**What is required:** Copy out the lines that have "Blender" in them.

[Modeling code records]

☆ ☆ ☆ ☆ ☆ ☆ ☆

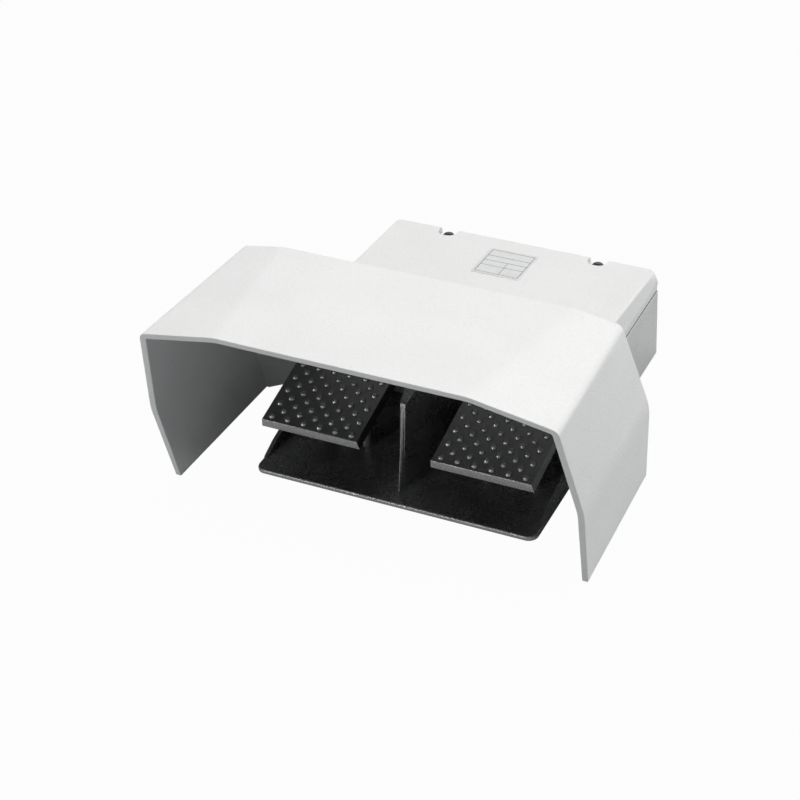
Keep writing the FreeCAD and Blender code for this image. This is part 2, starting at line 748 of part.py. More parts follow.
def make_housing_seal():
    body = new_body("housing_seal")
    window = seal_inset + seal_width
    for kind, name, edge, corner in (
            (pad, "band", seal_inset, housing_corner - seal_inset), (pocket, "window", window, inner_corner)):
        kind(body, name, "XY", parting, lambda s: rectangle(
            s, -(half - edge), box_front + edge, half - edge, rear - edge, corner), seal_thickness)
    for x, y in cover_screw_spots[:2]:
        pocket(body, "screw_hole", "XY", parting, lambda s: circle(s, x, y, screw_radius + hole_play),
               seal_thickness)
    keep(body)


# Cover: lofted hood of the box, with a skirt over the pedals' rear ends
def make_cover():
    body = new_body("cover")

    def section(name, z, side, start, end, corner, sloped=False):
        flat = sketch(body, name, "XY", z, -cover_slope if sloped else None)
        stretch = cosine(cover_slope) if sloped else size(1)
        outline(flat, [(-side, start / stretch, corner), (side, start / stretch, corner),
                       (side, end / stretch, corner), (-side, end / stretch, corner)])
        return flat

    def loft(kind, name, sections):
        made = body.newObject("PartDesign::" + kind, "cover_" + name)
        made.Profile = sections[0]
        made.Sections = sections[1:]
        made.Ruled = True
        return made

    lip_half = half - cover_lip_undercut
    lip_top = cover_foot + cover_lip_height
    top_half = half - cover_draft
    top_plane = cover_top_at(size(0))
    top_rear = rear - cover_draft
    loft("AdditiveLoft", "shell", [
        section("foot", cover_foot, lip_half, cover_front, rear - cover_lip_undercut, cover_corner),
        section("lip", lip_top, half, cover_front, rear, cover_corner),
        section("shoulder", top_plane - cover_edge, top_half, cover_front, top_rear, cover_corner, True),
        section("top", top_plane, top_half - cover_edge, cover_front, top_rear - cover_edge,
                cover_corner - cover_edge, True)])
    room_half = half - cheek_thickness
    inner_top = top_plane - cover_wall
    rib_rear = box_front + housing_front_wall
    loft("SubtractiveLoft", "room", [
        section("room_foot", cover_foot, half - housing_wall, rib_rear, rear - housing_wall, inner_corner),
        section("room_top", inner_top, top_half - cover_wall, rib_rear, top_rear - cover_wall, inner_corner,
                True)])
    pocket(body, "porch", "XY", cover_foot, lambda s: rectangle(
        s, -room_half, cover_front + cover_wall, room_half, box_front), porch_height)
    loft("SubtractiveLoft", "porch_room", [
        section("porch_foot", cover_foot, top_half - cover_wall, cover_front + cover_wall, box_front,
                inner_corner),
        section("porch_top", inner_top, top_half - cover_wall, cover_front + cover_wall, box_front,
                inner_corner, True)])
    pocket(body, "mouth", "XZ", cover_front, lambda s: rectangle(
        s, -room_half, cover_foot - 1, room_half, deck_top_at(cover_front) + skirt_gap), cover_wall)
    block = notch_radius + cover_wall / 2
    for x, y in cover_screw_spots[:2]:
        pad(body, "rear_block", "XY", cover_foot, lambda s: rectangle(
            s, x - block, y - block, x + block, rear - cover_wall + 1), screw_seat - cover_foot)
    for x, y in cover_screw_spots[2:]:
        pad(body, "front_column", "XY", cover_foot, lambda s: circle(s, x, y, block),
            cover_top_at(y) - cover_wall + 1 - cover_foot)
    for x, y in cover_screw_spots[2:]:
        pocket(body, "recess", "XY", screw_seat, lambda s: circle(s, x, y, notch_radius), cover_rise * 3)
    for x, y in cover_screw_spots[:2]:
        pocket(body, "notch", "XY", screw_seat, lambda s: outline(s, [
            (x - notch_radius, y - notch_radius, notch_radius * 0.97),
            (x + notch_radius, y - notch_radius, notch_radius * 0.97),
            (x + notch_radius, rear + 5), (x - notch_radius, rear + 5)]), cover_rise * 3)
    for x, y in cover_screw_spots:
        pocket(body, "screw_hole", "XY", cover_foot, lambda s: circle(s, x, y, screw_radius + hole_play),
               cover_rise)
    keep(body)


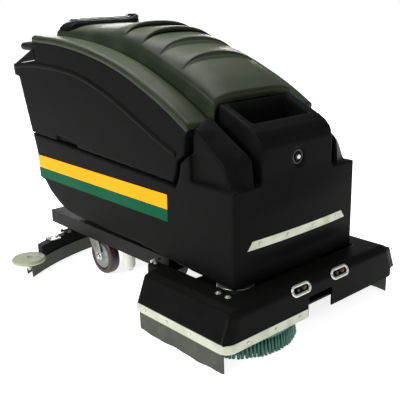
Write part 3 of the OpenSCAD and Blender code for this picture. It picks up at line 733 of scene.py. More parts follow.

☆ ☆ ☆ ☆ ☆ ☆ ☆

**Task response:**
Keep writing the FreeCAD and Blender code for this image. This is part 2, starting at line 748 of part.py. More parts follow.
Write part 3 of the OpenSCAD and Blender code for this picture. It picks up at line 733 of scene.py. More parts follow.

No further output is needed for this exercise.